(Scripts that build objects)
---------------

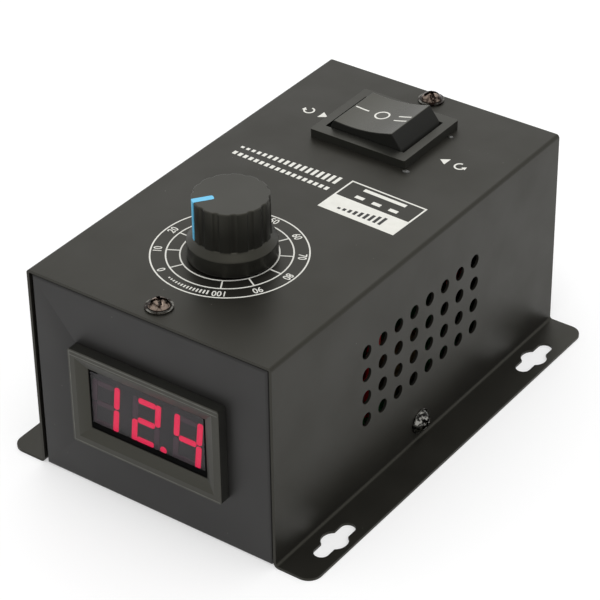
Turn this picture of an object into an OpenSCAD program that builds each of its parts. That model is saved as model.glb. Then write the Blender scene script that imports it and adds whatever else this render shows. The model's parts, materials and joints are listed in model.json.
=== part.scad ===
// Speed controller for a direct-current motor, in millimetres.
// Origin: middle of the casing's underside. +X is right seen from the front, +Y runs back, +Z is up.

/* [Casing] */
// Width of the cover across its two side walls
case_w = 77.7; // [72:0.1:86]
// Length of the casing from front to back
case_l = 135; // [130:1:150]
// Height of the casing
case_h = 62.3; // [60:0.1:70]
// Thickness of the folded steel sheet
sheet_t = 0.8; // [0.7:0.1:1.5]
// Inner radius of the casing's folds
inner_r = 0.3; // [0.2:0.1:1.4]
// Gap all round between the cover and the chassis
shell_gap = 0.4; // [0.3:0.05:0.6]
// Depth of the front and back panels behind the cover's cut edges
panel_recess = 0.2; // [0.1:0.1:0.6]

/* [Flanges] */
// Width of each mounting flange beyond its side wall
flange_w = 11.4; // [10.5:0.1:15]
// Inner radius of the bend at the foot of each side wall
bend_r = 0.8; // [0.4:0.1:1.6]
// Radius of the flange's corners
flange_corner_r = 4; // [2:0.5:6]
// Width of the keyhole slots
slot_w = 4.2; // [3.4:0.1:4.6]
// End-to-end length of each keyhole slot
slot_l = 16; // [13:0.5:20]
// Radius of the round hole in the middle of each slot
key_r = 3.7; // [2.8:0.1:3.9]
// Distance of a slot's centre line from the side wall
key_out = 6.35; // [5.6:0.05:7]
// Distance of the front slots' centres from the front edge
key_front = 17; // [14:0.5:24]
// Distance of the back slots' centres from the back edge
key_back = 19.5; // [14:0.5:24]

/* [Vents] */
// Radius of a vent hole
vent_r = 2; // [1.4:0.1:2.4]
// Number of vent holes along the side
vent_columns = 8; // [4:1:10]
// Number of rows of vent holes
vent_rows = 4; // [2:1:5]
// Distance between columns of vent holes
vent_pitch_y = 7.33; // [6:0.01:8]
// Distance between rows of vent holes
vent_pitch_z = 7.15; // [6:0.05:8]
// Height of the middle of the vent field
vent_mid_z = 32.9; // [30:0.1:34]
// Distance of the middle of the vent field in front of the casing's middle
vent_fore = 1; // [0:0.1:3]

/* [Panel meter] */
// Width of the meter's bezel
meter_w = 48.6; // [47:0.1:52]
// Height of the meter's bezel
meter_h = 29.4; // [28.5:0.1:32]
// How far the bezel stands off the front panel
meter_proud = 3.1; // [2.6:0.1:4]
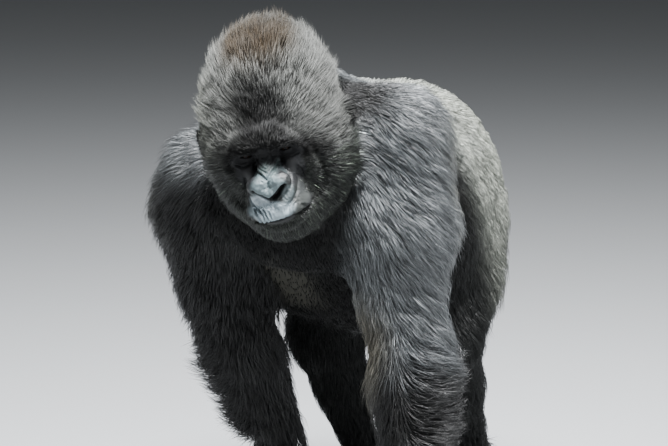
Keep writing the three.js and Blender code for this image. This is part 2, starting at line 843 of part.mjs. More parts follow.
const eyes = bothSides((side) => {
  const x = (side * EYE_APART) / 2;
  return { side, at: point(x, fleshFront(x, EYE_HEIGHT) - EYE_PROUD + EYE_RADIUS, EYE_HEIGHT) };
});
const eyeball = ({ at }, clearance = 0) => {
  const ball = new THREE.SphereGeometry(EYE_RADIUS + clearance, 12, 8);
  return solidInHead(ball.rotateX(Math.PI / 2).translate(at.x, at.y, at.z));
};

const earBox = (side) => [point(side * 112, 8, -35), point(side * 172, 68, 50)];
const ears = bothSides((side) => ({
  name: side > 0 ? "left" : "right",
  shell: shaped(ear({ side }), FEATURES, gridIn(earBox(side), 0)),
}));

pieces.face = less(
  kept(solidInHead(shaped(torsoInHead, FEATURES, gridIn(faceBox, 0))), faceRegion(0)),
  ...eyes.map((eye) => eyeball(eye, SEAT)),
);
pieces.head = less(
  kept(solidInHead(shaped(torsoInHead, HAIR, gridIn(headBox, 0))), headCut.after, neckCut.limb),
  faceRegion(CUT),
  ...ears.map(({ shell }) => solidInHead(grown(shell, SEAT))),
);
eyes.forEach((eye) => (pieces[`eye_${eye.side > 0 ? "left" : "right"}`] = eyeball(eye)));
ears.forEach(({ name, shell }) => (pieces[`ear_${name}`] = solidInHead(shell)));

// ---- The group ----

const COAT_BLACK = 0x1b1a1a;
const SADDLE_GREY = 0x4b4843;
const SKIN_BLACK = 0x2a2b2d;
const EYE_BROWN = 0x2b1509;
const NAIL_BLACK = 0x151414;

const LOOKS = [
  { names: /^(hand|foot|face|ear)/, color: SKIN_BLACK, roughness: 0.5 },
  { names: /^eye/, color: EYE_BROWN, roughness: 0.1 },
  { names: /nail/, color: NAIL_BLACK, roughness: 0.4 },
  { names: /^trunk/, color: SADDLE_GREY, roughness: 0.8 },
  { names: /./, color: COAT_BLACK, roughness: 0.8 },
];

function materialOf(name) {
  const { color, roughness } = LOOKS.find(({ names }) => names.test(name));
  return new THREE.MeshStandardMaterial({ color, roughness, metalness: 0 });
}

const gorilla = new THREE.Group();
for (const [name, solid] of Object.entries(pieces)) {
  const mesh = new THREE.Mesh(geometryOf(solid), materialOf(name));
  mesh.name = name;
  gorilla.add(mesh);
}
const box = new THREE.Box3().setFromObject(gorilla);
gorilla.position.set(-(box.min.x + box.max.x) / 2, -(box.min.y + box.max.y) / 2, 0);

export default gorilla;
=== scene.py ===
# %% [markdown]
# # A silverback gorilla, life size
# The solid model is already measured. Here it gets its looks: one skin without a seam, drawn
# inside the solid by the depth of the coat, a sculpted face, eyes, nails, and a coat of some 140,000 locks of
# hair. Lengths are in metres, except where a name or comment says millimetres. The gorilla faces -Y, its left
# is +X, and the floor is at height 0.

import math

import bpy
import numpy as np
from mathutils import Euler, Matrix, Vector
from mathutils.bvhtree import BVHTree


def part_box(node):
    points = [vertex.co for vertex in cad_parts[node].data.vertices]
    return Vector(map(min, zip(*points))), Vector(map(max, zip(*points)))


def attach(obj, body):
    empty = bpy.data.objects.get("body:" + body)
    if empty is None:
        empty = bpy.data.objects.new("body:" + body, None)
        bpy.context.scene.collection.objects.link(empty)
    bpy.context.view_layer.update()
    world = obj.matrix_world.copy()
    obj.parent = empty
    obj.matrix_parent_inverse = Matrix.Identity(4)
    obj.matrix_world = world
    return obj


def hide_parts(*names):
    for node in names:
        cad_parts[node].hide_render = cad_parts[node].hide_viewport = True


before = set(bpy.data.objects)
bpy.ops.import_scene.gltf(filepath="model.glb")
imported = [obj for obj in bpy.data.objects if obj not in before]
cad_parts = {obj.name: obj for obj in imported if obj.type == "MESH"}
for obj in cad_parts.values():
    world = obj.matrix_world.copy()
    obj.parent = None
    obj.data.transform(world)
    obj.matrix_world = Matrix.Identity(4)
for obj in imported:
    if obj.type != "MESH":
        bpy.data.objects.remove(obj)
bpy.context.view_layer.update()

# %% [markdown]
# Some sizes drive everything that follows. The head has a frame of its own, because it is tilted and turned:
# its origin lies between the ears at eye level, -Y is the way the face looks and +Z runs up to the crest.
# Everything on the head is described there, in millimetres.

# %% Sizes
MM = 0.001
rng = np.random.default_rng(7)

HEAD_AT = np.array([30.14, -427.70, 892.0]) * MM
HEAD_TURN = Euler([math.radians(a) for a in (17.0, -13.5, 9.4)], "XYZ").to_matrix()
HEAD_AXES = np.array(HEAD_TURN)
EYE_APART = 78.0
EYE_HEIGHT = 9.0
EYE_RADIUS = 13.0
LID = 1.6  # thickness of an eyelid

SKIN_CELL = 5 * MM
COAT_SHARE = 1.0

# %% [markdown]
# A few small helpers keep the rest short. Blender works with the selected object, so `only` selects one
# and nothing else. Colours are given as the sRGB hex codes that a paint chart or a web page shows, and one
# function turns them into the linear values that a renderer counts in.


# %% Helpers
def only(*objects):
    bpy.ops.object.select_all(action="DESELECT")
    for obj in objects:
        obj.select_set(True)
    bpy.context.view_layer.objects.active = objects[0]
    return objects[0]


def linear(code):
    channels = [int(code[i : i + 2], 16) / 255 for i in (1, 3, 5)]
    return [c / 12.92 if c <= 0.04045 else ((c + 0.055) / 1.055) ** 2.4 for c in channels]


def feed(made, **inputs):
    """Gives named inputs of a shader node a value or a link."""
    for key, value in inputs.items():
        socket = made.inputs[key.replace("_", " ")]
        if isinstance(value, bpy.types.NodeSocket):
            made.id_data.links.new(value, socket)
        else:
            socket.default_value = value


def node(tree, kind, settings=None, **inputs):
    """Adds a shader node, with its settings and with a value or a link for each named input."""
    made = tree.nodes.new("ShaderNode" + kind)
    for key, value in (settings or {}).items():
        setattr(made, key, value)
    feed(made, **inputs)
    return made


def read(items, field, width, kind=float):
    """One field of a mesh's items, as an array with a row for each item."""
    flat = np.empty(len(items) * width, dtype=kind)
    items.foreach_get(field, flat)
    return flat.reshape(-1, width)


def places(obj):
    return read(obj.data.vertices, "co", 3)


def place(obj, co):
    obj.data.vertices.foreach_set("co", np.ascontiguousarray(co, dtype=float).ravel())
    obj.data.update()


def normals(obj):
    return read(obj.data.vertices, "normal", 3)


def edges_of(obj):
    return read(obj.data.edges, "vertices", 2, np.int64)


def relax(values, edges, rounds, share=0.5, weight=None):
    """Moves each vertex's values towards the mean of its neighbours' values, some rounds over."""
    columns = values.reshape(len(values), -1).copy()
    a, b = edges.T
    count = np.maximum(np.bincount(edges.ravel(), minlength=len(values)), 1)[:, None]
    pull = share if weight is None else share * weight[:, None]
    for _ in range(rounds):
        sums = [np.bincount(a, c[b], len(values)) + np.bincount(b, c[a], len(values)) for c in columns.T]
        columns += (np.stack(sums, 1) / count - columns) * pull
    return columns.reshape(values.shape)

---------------

Work required -
Your task is to reproduce exactly the lines beginning at the line containing "const COAT_BLACK = 0x1b1a1a;" and ending at the line containing "obj.parent = empty", inclusive.

The reply -
const COAT_BLACK = 0x1b1a1a;
const SADDLE_GREY = 0x4b4843;
const SKIN_BLACK = 0x2a2b2d;
const EYE_BROWN = 0x2b1509;
const NAIL_BLACK = 0x151414;

const LOOKS = [
  { names: /^(hand|foot|face|ear)/, color: SKIN_BLACK, roughness: 0.5 },
  { names: /^eye/, color: EYE_BROWN, roughness: 0.1 },
  { names: /nail/, color: NAIL_BLACK, roughness: 0.4 },
  { names: /^trunk/, color: SADDLE_GREY, roughness: 0.8 },
  { names: /./, color: COAT_BLACK, roughness: 0.8 },
];

function materialOf(name) {
  const { color, roughness } = LOOKS.find(({ names }) => names.test(name));
  return new THREE.MeshStandardMaterial({ color, roughness, metalness: 0 });
}

const gorilla = new THREE.Group();
for (const [name, solid] of Object.entries(pieces)) {
  const mesh = new THREE.Mesh(geometryOf(solid), materialOf(name));
  mesh.name = name;
  gorilla.add(mesh);
}
const box = new THREE.Box3().setFromObject(gorilla);
gorilla.position.set(-(box.min.x + box.max.x) / 2, -(box.min.y + box.max.y) / 2, 0);

export default gorilla;
=== scene.py ===
# %% [markdown]
# # A silverback gorilla, life size
# The solid model is already measured. Here it gets its looks: one skin without a seam, drawn
# inside the solid by the depth of the coat, a sculpted face, eyes, nails, and a coat of some 140,000 locks of
# hair. Lengths are in metres, except where a name or comment says millimetres. The gorilla faces -Y, its left
# is +X, and the floor is at height 0.

import math

import bpy
import numpy as np
from mathutils import Euler, Matrix, Vector
from mathutils.bvhtree import BVHTree


def part_box(node):
    points = [vertex.co for vertex in cad_parts[node].data.vertices]
    return Vector(map(min, zip(*points))), Vector(map(max, zip(*points)))


def attach(obj, body):
    empty = bpy.data.objects.get("body:" + body)
    if empty is None:
        empty = bpy.data.objects.new("body:" + body, None)
        bpy.context.scene.collection.objects.link(empty)
    bpy.context.view_layer.update()
    world = obj.matrix_world.copy()
    obj.parent = empty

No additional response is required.